* [DESCRIPTION OF THE TASK]
Gather up the lines with the word "manifold" in them.

* [RECORDS SUPPLIED]
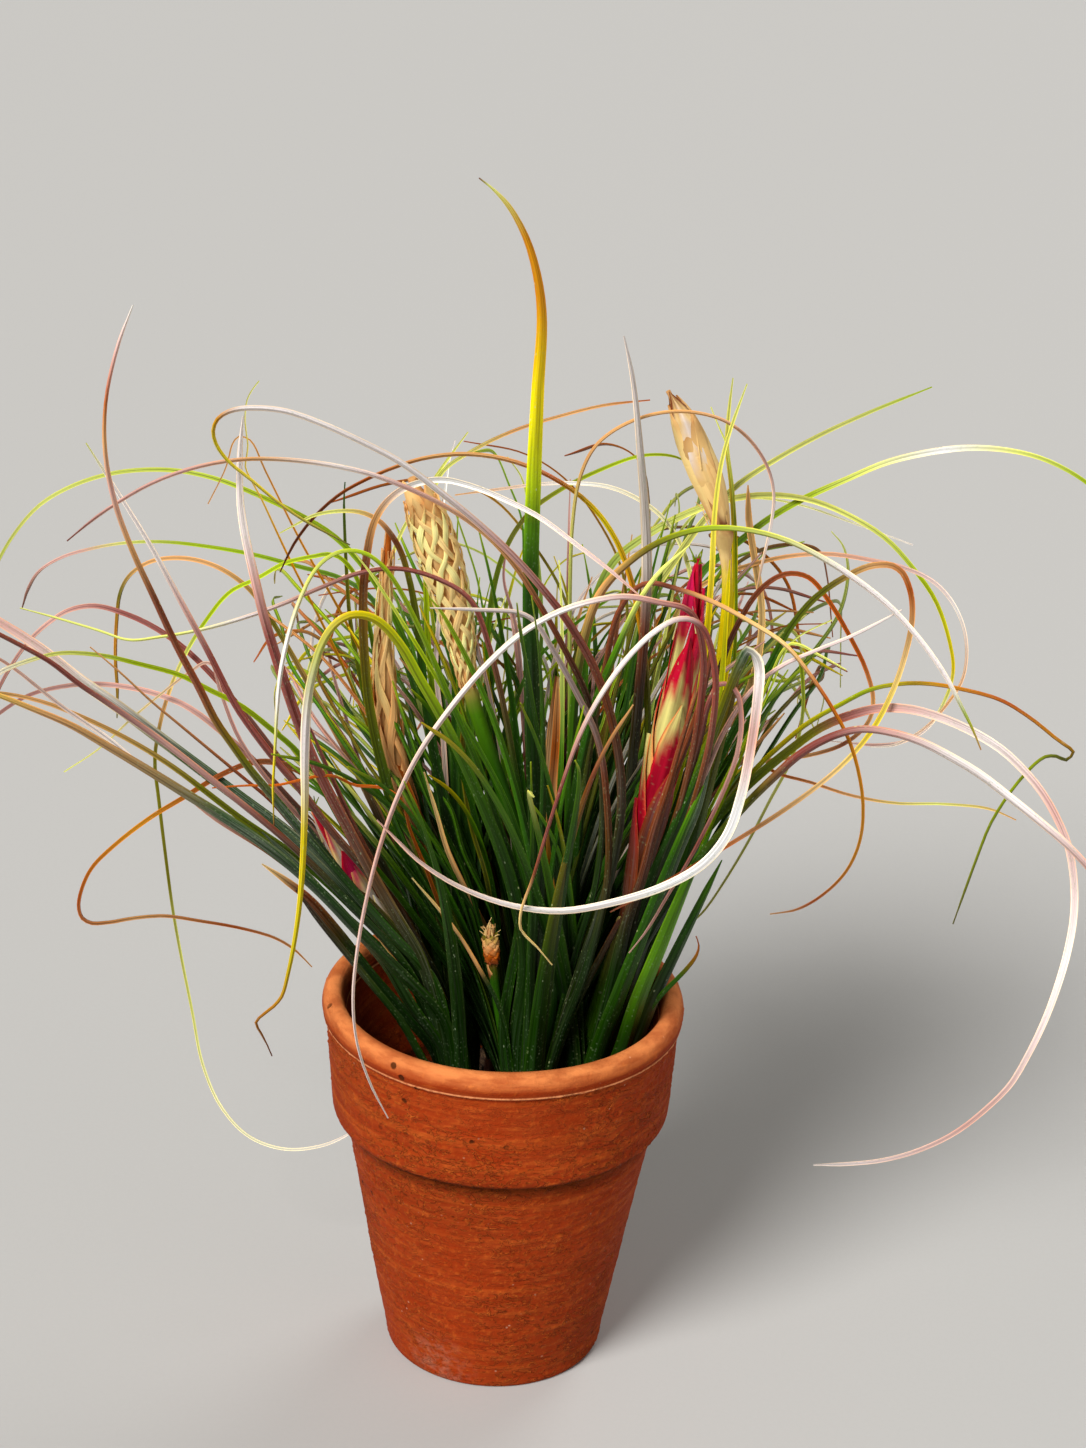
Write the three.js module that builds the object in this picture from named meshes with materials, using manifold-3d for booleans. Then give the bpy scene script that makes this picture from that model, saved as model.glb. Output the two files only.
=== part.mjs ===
// A dense clump of narrow-leaved air plants growing in a small terracotta pot.
// Millimetres, +Z up. The origin is on the pot's axis, on the surface that the pot stands on,
// with -Y towards the viewer and +X to the viewer's right.
import * as THREE from 'three';
import { mergeVertices } from 'three/addons/utils/BufferGeometryUtils.js';
import Module from 'manifold-3d';

const wasm = await Module();
wasm.setup();

const { cos, sin, sqrt, hypot, min, max, ceil, floor, round, abs, sign, exp, PI } = Math;
const point = (x, y, z) => new THREE.Vector3(x, y, z);
const degrees = (angle) => (angle * PI) / 180;

// The gap kept where two pieces touch.
const GAP = 0.3;

// The pot: outside radii from the foot to the lip, and the inside that goes with them.
const POT = {
  height: 87.5,
  rim: 40,
  lip: 5,
  bandBottom: 59.5,
  bandBottomRadius: 37.4,
  bandTopRadius: 38.9,
  neck: 34.5,
  foot: 24.4,
  footRounding: 3.2,
  wall: 5,
  floor: 6.5,
  drainHole: 5,
  sides: 32,
};

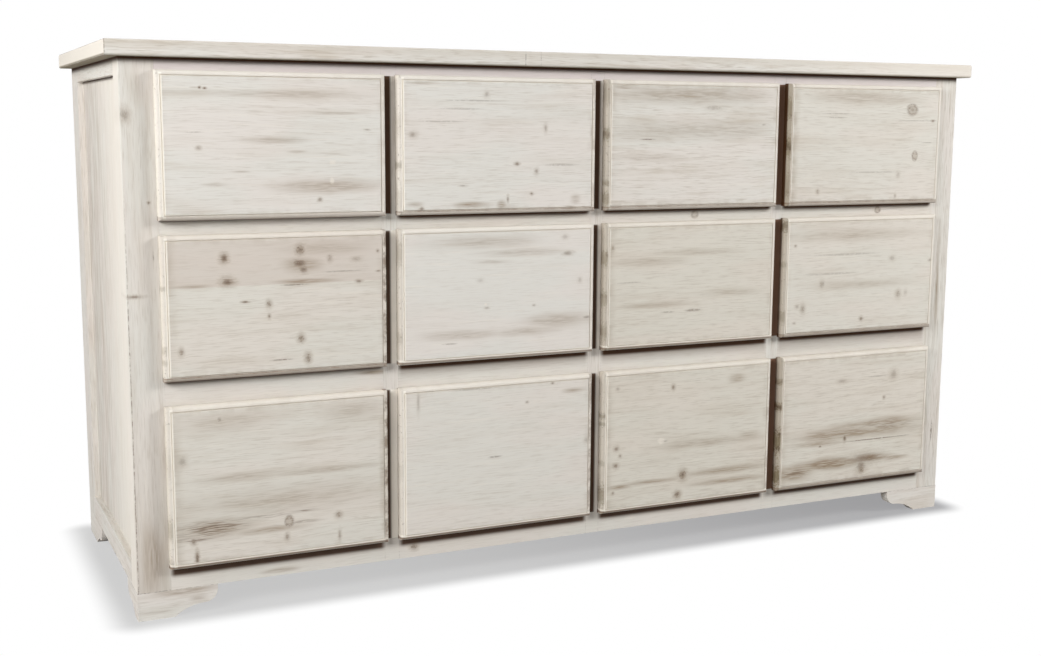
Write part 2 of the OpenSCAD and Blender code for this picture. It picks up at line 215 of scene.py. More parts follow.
class Pine(Finish):
    """Pine with its grain along one axis. u runs with the grain, v and w across it, in mm."""

    def __init__(self, name, grain, seed):
        super().__init__(bpy.data.materials.new(name))
        self.place = self.axes()
        self.seed = seed
        self.u, self.v, self.w = [self.place[i] for i in GRAIN_AXES[grain]]
        self.face = self.vector(self.u, self.v, 0.0)
        self.part_round = []

    def oval(self, u, v, long, high):
        """How far a point is from the middle of an oval: 1 on its edge."""
        scale = Vector((2 / long, 2 / high, 0.0))
        moved = Vector((-u * scale.x, -v * scale.y, 0.0))
        inputs = {"Vector": self.face, "Scale": scale, "Location": moved}
        local = self.node("ShaderNodeMapping", {"vector_type": "POINT"}, inputs)
        return self.node("ShaderNodeVectorMath", {"operation": "LENGTH"}, {0: local}, "Value")

    def part_grain(self, u, v, long, high):
        """The grain bends round a knot at (u, v): its lines spread apart there."""
        near = self.oval(u, v, long, high).over(1.0, 0.0)
        self.part_round.append((self.v - v) * near * KNOT_PUSH)

    def lumps(self, size, u, v, w, moved, detail, roughness=0.5):
        """Noise with lumps of that length and width, moved along one axis by the seed."""
        long, wide = size
        place = {"u": u / long, "v": v / wide, "w": w / wide}
        place[moved] = place[moved] + self.seed
        return self.noise(*place.values(), detail, roughness)

    def grow(self):
        """Fills in the grain: fibre, streak, band, patch, chip and hue, each from 0 to 1."""
        u, v, w = self.u, self.v, self.w
        self.patch = self.lumps(PATCH_SIZE, u, v, w, "w", 2.0)
        self.chip = self.lumps(CHIP_SIZE, u, v, w, "v", 3.0, 0.7)
        self.hue = self.lumps(HUE_SIZE, u + HUE_SHIFT * HUE_SIZE[0], v, w, "v", 1.0)
        for push in self.part_round:
            v = v - push
        bend = self.lumps(BEND_SIZE, u, v, w, "u", 1.0)
        v = v + (bend - 0.5) * BEND_ACROSS
        w = w + (bend - 0.5) * BEND_DEEP
        self.fibre = self.lumps(FIBRE_SIZE, u, v, w, "w", 2.0, 0.6)
        self.streak = self.lumps(STREAK_SIZE, u, v, w, "u", 3.0, 0.6)
        self.band = self.lumps(BAND_SIZE, u, v, w, "v", 2.0, 0.55)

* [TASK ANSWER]
Write the three.js module that builds the object in this picture from named meshes with materials, using manifold-3d for booleans. Then give the bpy scene script that makes this picture from that model, saved as model.glb. Output the two files only.
import Module from 'manifold-3d';